* Description of the task *
Copy the data word for word, keeping every line.

───── Source material

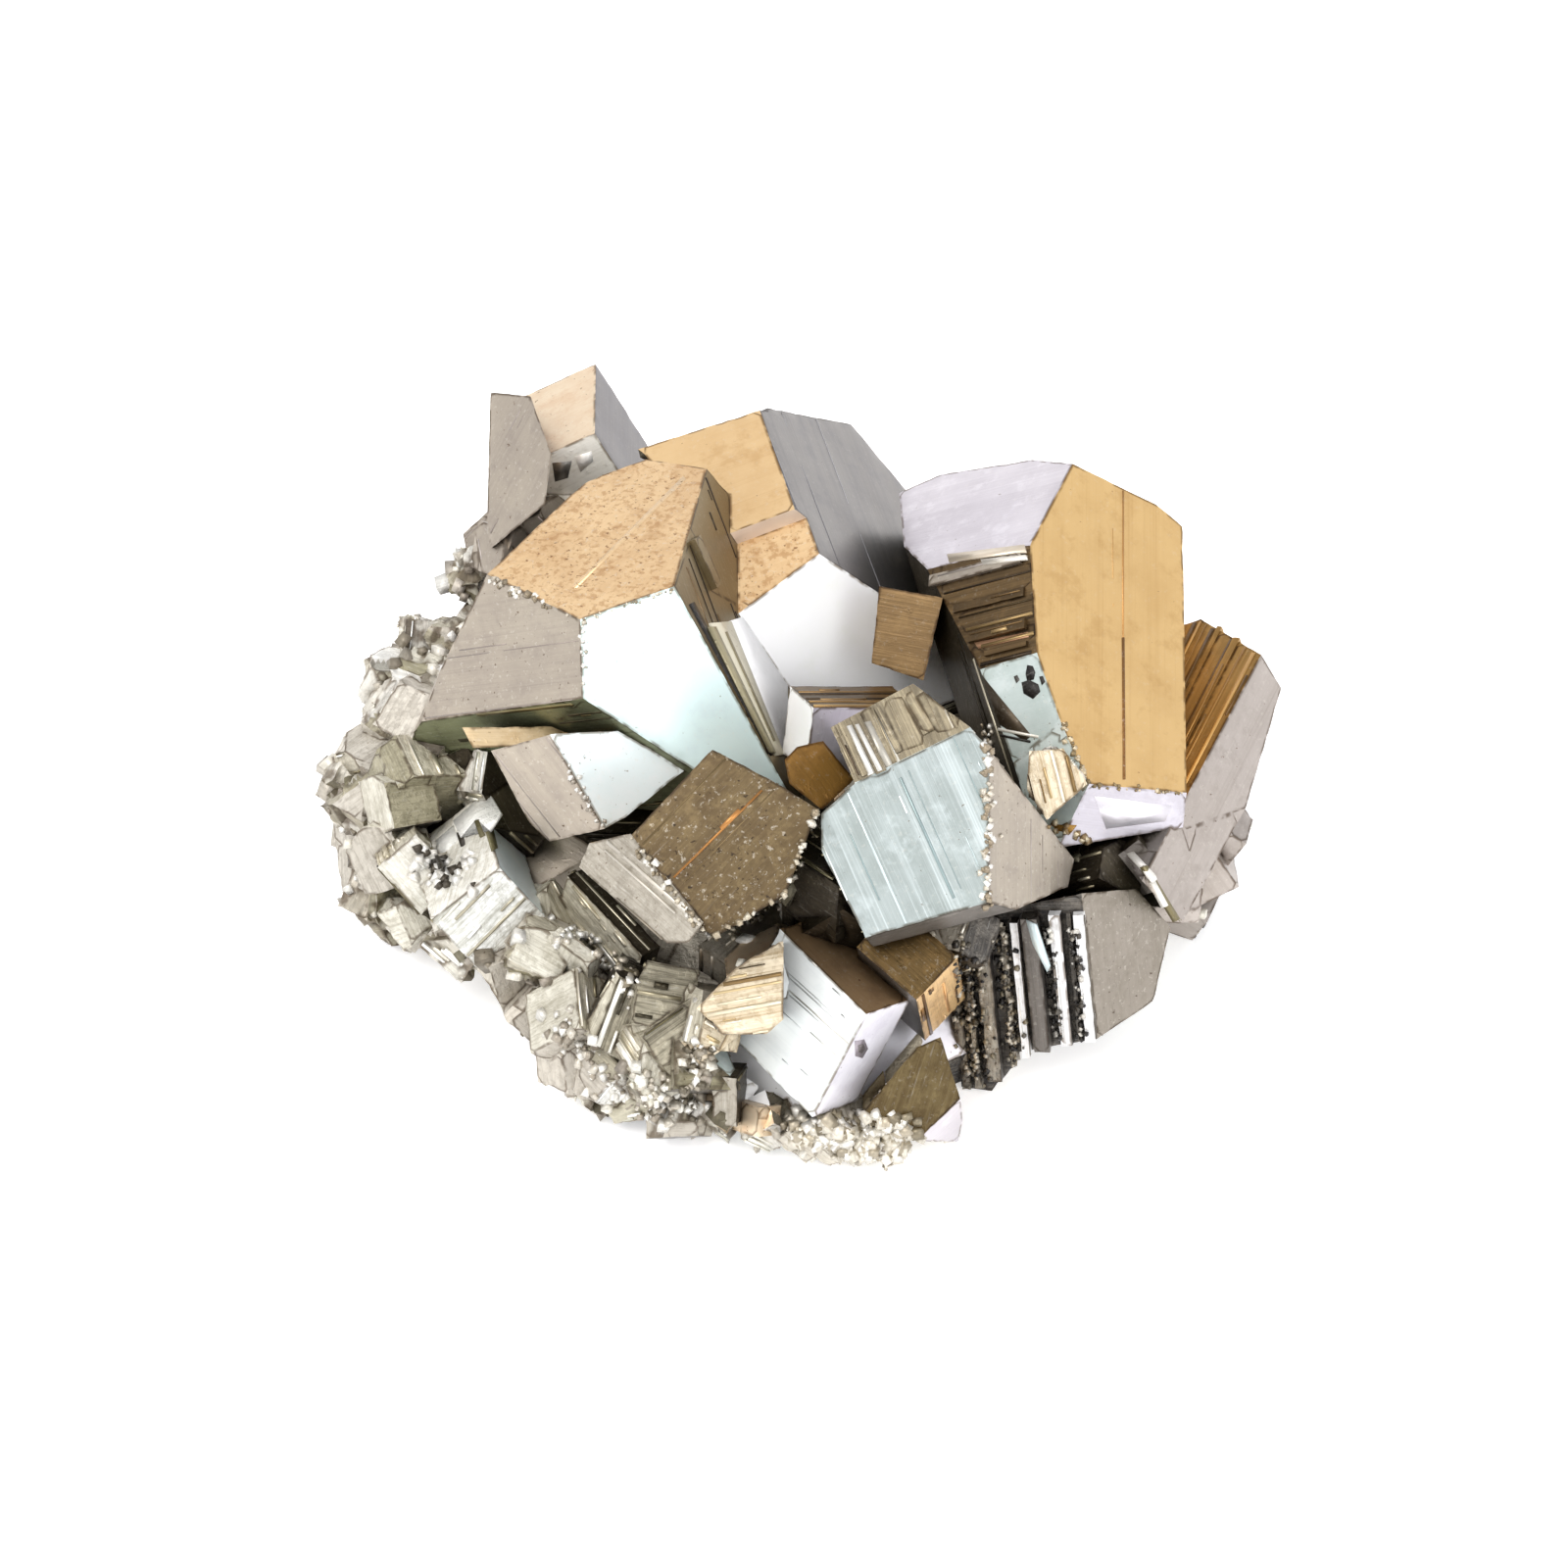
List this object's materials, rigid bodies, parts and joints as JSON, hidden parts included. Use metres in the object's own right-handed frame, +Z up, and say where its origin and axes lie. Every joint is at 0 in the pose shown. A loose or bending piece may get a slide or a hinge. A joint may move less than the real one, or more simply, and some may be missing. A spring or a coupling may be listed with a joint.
{
  "type": "pyrite crystal cluster",
  "caption": "Cluster of intergrown faceted pyrite crystals, brassy and striated, on a granular lump with a flat base.",
  "frame": {"origin": "on the flat base, under the middle of the specimen", "axes": "+Z up from the base, +X along the longest side to the right as seen from the front, -Y to the front"},
  "size_m": [0.0729, 0.0659, 0.0312],
  "materials": {
    "pyrite": "natural crystal faces with a metallic lustre, finely striated and pitted, pale brass"
  },
  "bodies": {
    "root": {"pyrite_cluster": "pyrite"}
  },
  "joints": []
}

──────────

* Solved problem *
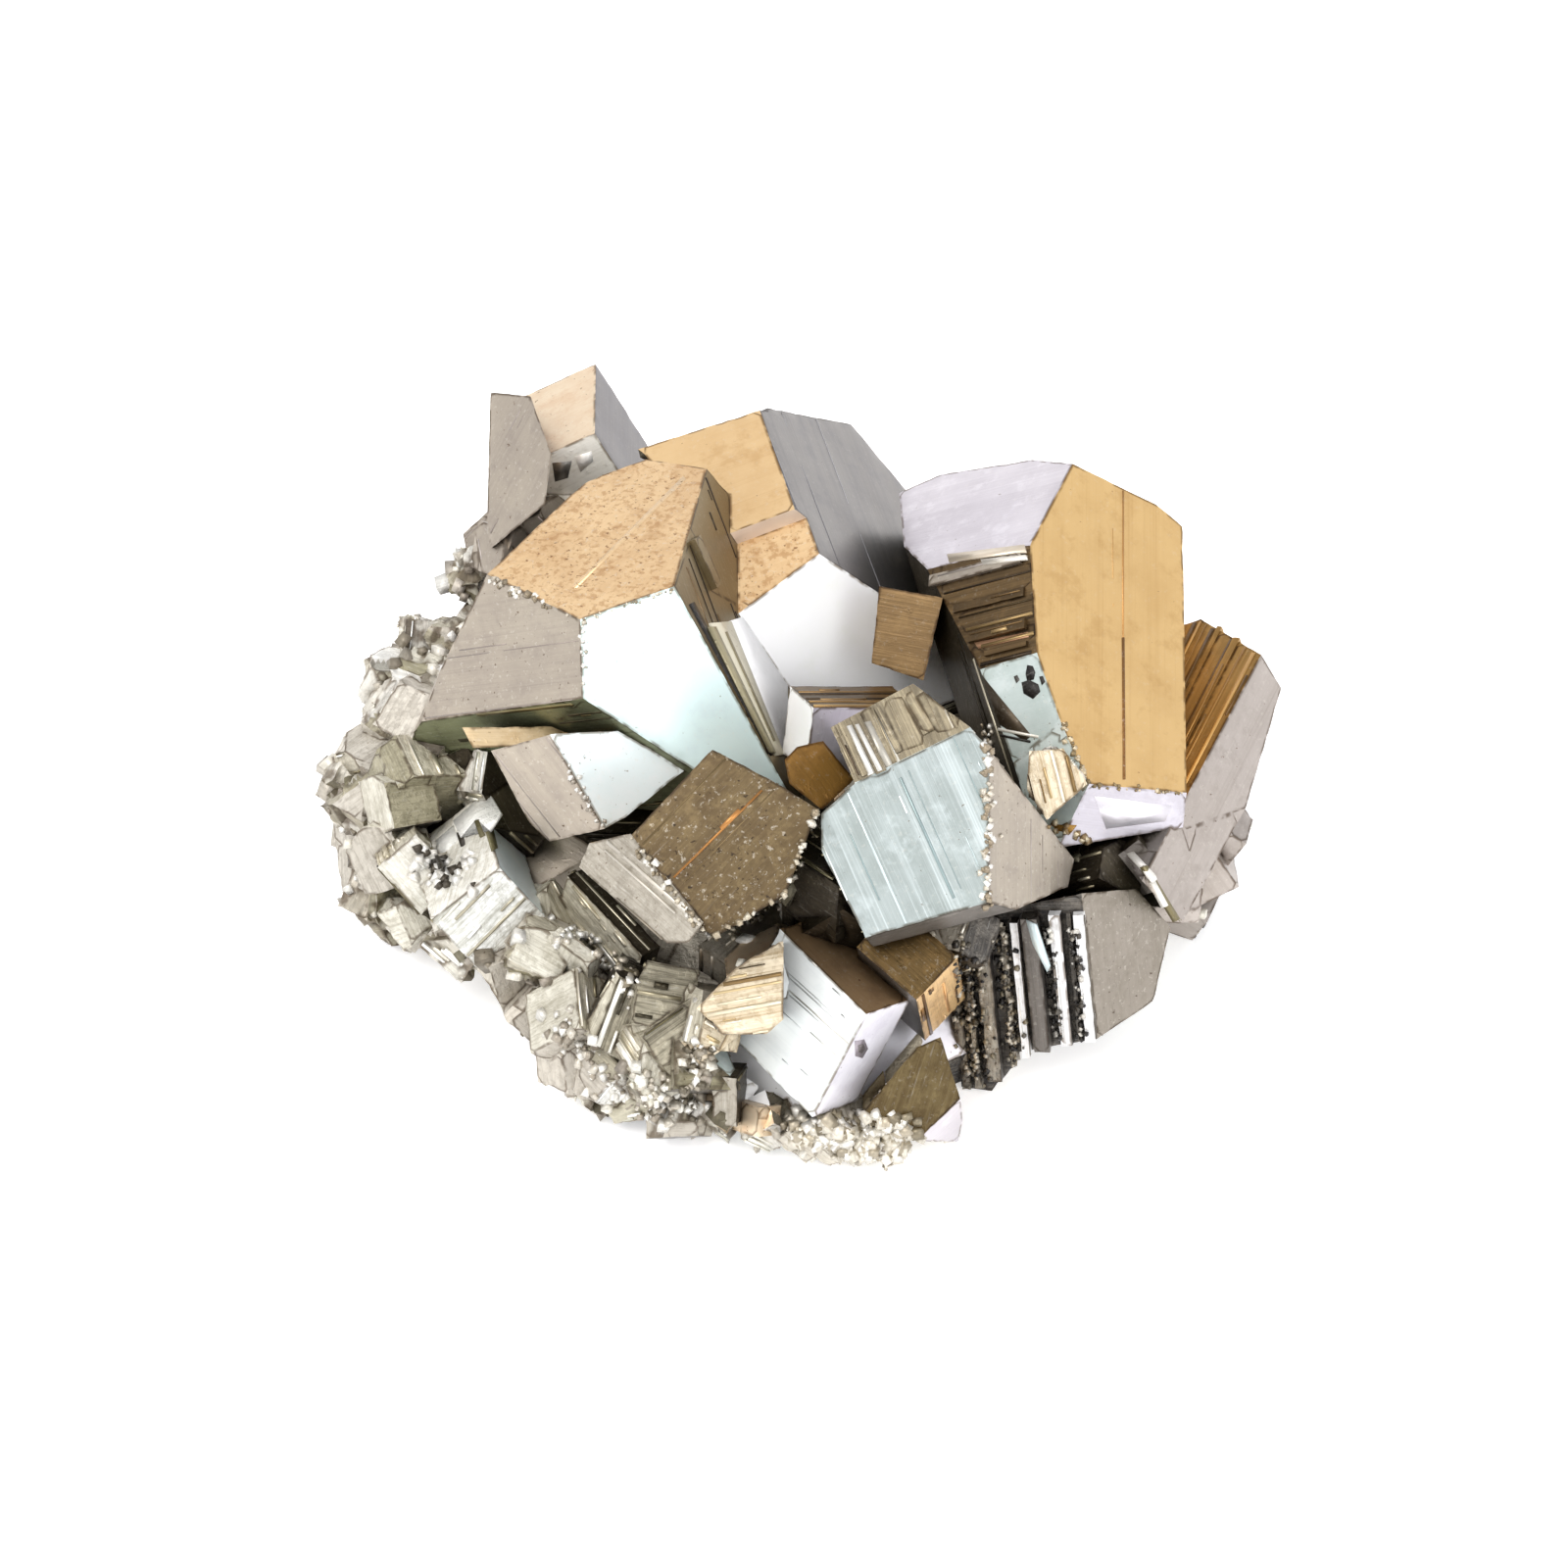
List this object's materials, rigid bodies, parts and joints as JSON, hidden parts included. Use metres in the object's own right-handed frame, +Z up, and say where its origin and axes lie. Every joint is at 0 in the pose shown. A loose or bending piece may get a slide or a hinge. A joint may move less than the real one, or more simply, and some may be missing. A spring or a coupling may be listed with a joint.
{
  "type": "pyrite crystal cluster",
  "caption": "Cluster of intergrown faceted pyrite crystals, brassy and striated, on a granular lump with a flat base.",
  "frame": {"origin": "on the flat base, under the middle of the specimen", "axes": "+Z up from the base, +X along the longest side to the right as seen from the front, -Y to the front"},
  "size_m": [0.0729, 0.0659, 0.0312],
  "materials": {
    "pyrite": "natural crystal faces with a metallic lustre, finely striated and pitted, pale brass"
  },
  "bodies": {
    "root": {"pyrite_cluster": "pyrite"}
  },
  "joints": []
}